I learned three things from this though, the first is humility and the second thing was when a new neighbour looked my husband in the eye and said "I NEVER listen to gossip" it made me realise there are some fantastic people around, and NEVER to gossip about people, Its cruel and shallow (well I try my best anyway I am a woman after all) And the third thing is to be very careful who I tell even the most sympathetic person can become rather alarmed when its something they don’t understand.
Oh well we women had to fight for equality maybe NOW’s the time for paniccers to be heard as well lol

Lyn [8)]

kate
26-03-04, 18:44
Lyn,

Did you ever ask any of the neighbours why they felt they had to ignore you, just cos you suffer from panic?

Just goes to prove the point that it is easier to lie about our suffering than to tell the truth.

Kate x

Bryn Powell
26-03-04, 19:25
My wife is terrified of birds and while I don't really understand it, I can sympathise (beady eyes, beaks and feathers.) When confronted with a "bird" situation she freely tells everybody and they nod and sympathise. However, I can imagine that if I was in a "panic" situation, a crowded bar for instance, and I said "I'm not comfortable here, because I suffer from panic attacks" my freinds would look at me as if I was mad. I'd be better off saying "There's no seats and I've got a bad back. Let's go somewhere else."
Bryn

twister
26-03-04, 21:27
I tell practically everyone I meet about my panic attacks! Granted I wouldnt tell colleagues in a meeting as it may lead them to (wrongly) think I couldnt do my job but I tell most people.

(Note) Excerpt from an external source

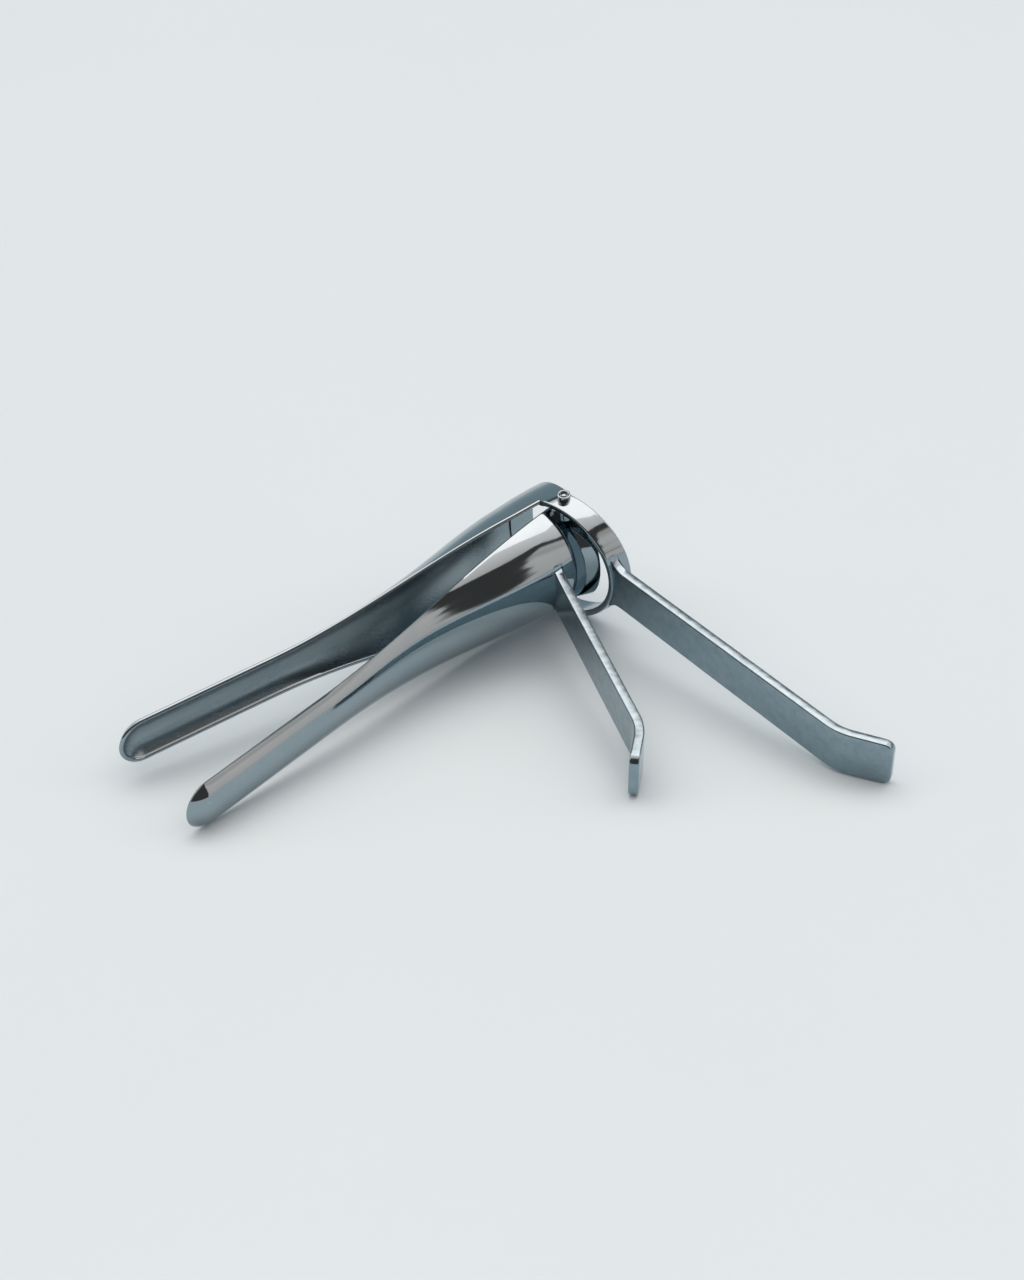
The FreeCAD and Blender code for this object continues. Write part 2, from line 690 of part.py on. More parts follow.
def resting_corners(points, centre):
    """Three points of the underside whose triangle carries the centre of mass."""
    corners = [vec(FAR, 0, FAR), vec(-FAR, FAR, FAR), vec(-FAR, -FAR, FAR)]
    while True:
        lowest = min(points, key=lambda point: point.z - plane_height(corners, point))
        if lowest.z - plane_height(corners, lowest) > -SETTLED:
            return corners
        for index in range(3):
            trial = corners[:index] + [lowest] + corners[index + 1:]
            if covers(trial, centre):
                corners = trial
                break


def placed_half(shape, turn):
    """Copy of a shape moved by a turn."""
    moved = shape.copy()
    moved.Placement = turn.multiply(moved.Placement)
    return moved


def set_down():
    """Poses both halves as photographed, then lays them together on the XY plane."""
    heading = size("rear_heading")
    up = vec(0, 0, 1)
    turns = [
        FreeCAD.Placement(vec(0, 0, 0), FreeCAD.Rotation(up, heading)),
        FreeCAD.Placement(vec(0, 0, 0), FreeCAD.Rotation(up, heading + size("opening"))),
    ]
    posed = []
    for turn, pieces in zip(turns, (rear_pieces, front_pieces)):
        for piece in pieces:
            posed += placed_half(piece.Shape, turn).Solids
    volume = sum(shape.Volume for shape in posed)
    centre = vec(0, 0, 0)
    for shape in posed:
        centre += shape.CenterOfMass * (shape.Volume / volume)
    points = [point for shape in posed for point in tessellated(shape)]
    first, second, third = resting_corners(points, centre)
    normal = (second - first).cross(third - first)
    normal = normal if normal.z > 0 else -normal
    tilt = FreeCAD.Rotation(normal, up)
    laid = [tilt.multVec(point) for point in points]
    low = vec(min(p.x for p in laid), min(p.y for p in laid), min(p.z for p in laid))
    high = vec(max(p.x for p in laid), max(p.y for p in laid), 0)
    lie = FreeCAD.Placement(vec(-(low.x + high.x) / 2, -(low.y + high.y) / 2, -low.z), tilt)
    for turn, pieces in zip(turns, (rear_pieces, front_pieces)):
        for piece in pieces:
            piece.Placement = lie.multiply(turn).multiply(piece.Placement)
    doc.recompute()
    return lie


lie = set_down()

for item in doc.Objects:
    if "Invalid" in item.State or "Error" in item.State:
        raise ValueError(f"{item.Name} has not been built")
os.makedirs("parts", exist_ok=True)
for piece in rear_pieces + front_pieces:
    if piece.Shape.isNull() or not piece.Shape.isValid():
        raise ValueError(f"{piece.Label} has no valid shape")
    piece.Shape.exportStep(f"parts/{piece.Label}.step")
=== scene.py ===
"""Studio scene of a bivalve speculum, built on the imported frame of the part.

Each half is modelled in its own frame in millimetres: the hinge is Z, X runs to the blade
tip and Y to the handle. A HalfFrame turns those points into the part's frame in metres.
"""

import json
import logging
import math
from collections.abc import Callable, Sequence
from dataclasses import dataclass, field
from enum import Enum
from typing import Any

import bmesh
import bpy
import numpy as np
from mathutils import Matrix, Vector

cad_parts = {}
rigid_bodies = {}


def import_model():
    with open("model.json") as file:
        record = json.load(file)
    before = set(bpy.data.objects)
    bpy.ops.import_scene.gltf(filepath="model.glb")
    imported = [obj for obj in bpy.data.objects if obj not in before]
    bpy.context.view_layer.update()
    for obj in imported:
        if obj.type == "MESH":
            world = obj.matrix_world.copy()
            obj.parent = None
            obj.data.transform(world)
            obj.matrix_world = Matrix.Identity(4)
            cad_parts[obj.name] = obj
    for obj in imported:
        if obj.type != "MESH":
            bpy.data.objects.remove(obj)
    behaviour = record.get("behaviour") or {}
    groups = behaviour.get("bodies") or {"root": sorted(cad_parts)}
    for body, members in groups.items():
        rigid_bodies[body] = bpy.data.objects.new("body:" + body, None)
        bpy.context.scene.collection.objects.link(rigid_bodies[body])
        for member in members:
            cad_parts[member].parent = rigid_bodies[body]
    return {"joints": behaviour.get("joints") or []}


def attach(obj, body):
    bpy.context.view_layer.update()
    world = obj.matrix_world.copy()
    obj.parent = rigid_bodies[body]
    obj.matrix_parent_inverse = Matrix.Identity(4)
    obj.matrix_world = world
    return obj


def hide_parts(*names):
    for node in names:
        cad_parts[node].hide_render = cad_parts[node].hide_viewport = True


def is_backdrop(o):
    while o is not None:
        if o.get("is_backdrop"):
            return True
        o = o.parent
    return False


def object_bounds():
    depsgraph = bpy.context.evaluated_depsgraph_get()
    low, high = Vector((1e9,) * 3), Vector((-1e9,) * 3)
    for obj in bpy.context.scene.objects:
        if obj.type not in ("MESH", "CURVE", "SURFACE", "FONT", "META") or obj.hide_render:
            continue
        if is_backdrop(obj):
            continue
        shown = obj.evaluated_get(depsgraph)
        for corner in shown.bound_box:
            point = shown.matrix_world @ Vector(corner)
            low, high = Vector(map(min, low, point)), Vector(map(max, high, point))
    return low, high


LOG = logging.getLogger("speculum")

MM = 0.001
WELD_MM = 0.0005
SHARP_ANGLE = math.radians(38.0)
QUARTER = math.pi / 2

Triple = tuple[float, float, float]


class Side(Enum):
    """Which way a trough or a bend opens, along its half's Y axis."""

    REAR = -1
    FRONT = 1


@dataclass(frozen=True)
class HalfFrame:
    """Frame of one half of the instrument.

    Attributes:
        body: Name of the CAD body that the half's pieces ride on.
        matrix: Turns points of the half, in millimetres, into the part's frame, in metres.
    """

    body: str
    matrix: Matrix

    @classmethod
    def about_hinge(
        cls, body: str, hinge: Sequence[float], axis: Sequence[float], heading: Vector, turn: float
    ) -> "HalfFrame":
        """Makes the frame of a half that is turned about the hinge.

        Args:
            body: Name of the CAD body.
            hinge: Point on the hinge axis, in metres.
            axis: Direction of the hinge axis.
            heading: Direction from the hinge to the rear blade's tip.
            turn: Angle from the rear half, in degrees.

        Returns:
            The frame of the half.
        """
        up = Vector(axis).normalized()
        along = (heading - up * heading.dot(up)).normalized()
        along = Matrix.Rotation(math.radians(turn), 3, up) @ along
        rotation = Matrix((along, up.cross(along), up)).transposed().to_4x4()
        place = Matrix.Translation(Vector(hinge)) @ rotation @ Matrix.Scale(MM, 4)
        return cls(body, place)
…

I tell those I work with day to day and all my friends and pretty much even strangers if I know I am going to feel anxious in a situation!

So far people have always been fine and most then unburden themselves with stories of their panic attacks! Give it a try sometimes you might be surprised!

Emily

Bryn Powell
26-03-04, 22:15
Emily, you must be the kind of person people can relate to! I don't think people would be so kind to me (it's not self-pity, just what I think.) I mentioned before in this post that a colleague (Richard) confessed and he was ridiculed. I remember being in the pub and the office gossips got into full swing, they said he was a wimp, a coward, a weakling etc. One person even questioned his sexuality.
Having seen that happen, there's no way I could ever do it. Lying's better, I think. But mental strength is even better than that. So I'll keep it under wraps and hope to improve day by day.
Thanks
Bryn

twister
26-03-04, 22:23
Maybe it is to do with age or culture? Everyone my age in london seems to have had panic attacks!

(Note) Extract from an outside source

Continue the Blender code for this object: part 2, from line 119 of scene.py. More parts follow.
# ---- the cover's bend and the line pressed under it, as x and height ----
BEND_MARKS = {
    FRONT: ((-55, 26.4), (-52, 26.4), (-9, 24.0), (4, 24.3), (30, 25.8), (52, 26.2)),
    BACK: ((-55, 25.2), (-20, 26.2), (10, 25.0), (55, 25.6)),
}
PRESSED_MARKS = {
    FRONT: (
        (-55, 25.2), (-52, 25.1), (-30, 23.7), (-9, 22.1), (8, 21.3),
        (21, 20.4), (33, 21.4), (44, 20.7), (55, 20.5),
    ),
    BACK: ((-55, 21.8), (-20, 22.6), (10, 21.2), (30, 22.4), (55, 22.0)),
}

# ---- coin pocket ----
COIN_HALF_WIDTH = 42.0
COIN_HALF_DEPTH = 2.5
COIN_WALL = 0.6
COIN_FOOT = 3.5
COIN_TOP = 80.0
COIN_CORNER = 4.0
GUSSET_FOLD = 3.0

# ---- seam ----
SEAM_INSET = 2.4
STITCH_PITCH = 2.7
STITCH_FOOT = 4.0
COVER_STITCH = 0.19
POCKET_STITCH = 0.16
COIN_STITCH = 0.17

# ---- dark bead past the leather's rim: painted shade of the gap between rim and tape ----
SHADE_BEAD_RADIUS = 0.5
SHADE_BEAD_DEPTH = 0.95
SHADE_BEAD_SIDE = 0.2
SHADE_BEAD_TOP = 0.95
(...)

I work in a very boisterous boysey office and when i was off for 3 weeks noone said anything negative to me. If they said it behind my back then I couldnt care less!

Emily

Bryn Powell
26-03-04, 23:38
Age or culture? I don't know, maybe I'm a bit long in the tooth (the big four - oh has just passed) but this was five years ago, an office just off Oxford Street and the gossipers were aged from 18 to 40. They were mostly women, but the person who made the sexuality comment was a guy of 25. Culture? Probably not, we were all Londoners. Unfortunately for Richard (who was not a Londoner - Isle of Wight,) some of the comments were said to him. He left the company about a month later.
In the world there are good people and bad people, Maybe it was unfortunate for Richard that the office was mostly filled with bad people?

twister
26-03-04, 23:40
Oh I thought you were in Madrid. I work near Oxford Street now! About 5 mins away.

Emily

Bryn Powell
26-03-04, 23:42
I'm in Madrid now, but then I was in Berners Street, just north W.H. Smiths.

twister
26-03-04, 23:43
I was in Mortimers on Berners St today!

Emily

Bryn Powell
26-03-04, 23:44
I had my leaving do there - two and a half years ago!

twister
26-03-04, 23:46
Small World!!!!:D

Emily

Bryn Powell
26-03-04, 23:58
Isn't it? Maybe some of the gossipers from my old company were in there? I don't know why the leaving do was there, I much preferred The Champion pub on Eastcastle Street. I was in London in January and met some friends and my brother there. Living in Madrid is great, but they're some things I miss about London and one of them is a good London pub!

twister
27-03-04, 00:00
give me a bell next time you are back!

I like the Fitzroy Tavern on Charlotte St - Orwell used to drink there.

Emily

Bryn Powell
27-03-04, 00:03
I don't know the Fitzroy? Is Charlotte Street the one with the Marquis of Granby?

twister
27-03-04, 00:05
yep. thats the one. i went there last friday!

Emily

Bryn Powell
27-03-04, 00:08
Is the Fitzroy the one that's by the little alley that goes to Newman Street?
I used to go to the Marquis every Friday lunchtime in the summer!

uryjm
27-03-04, 08:43
Ah, a pint in a smokey, cozy old London pub. Now there's a cure for a bout of panic if ever there was one! (Not that I want to restart the debate here about alcohol and panic - I only mean one pint!):D

Jim

Bryn Powell
27-03-04, 11:57
Knowing all the pubs (apart from The Fitzroy) around Oxford Street makes me sound like a heavy drinker, but I worked around Oxford Street for 8 years - that's my excuse anyway!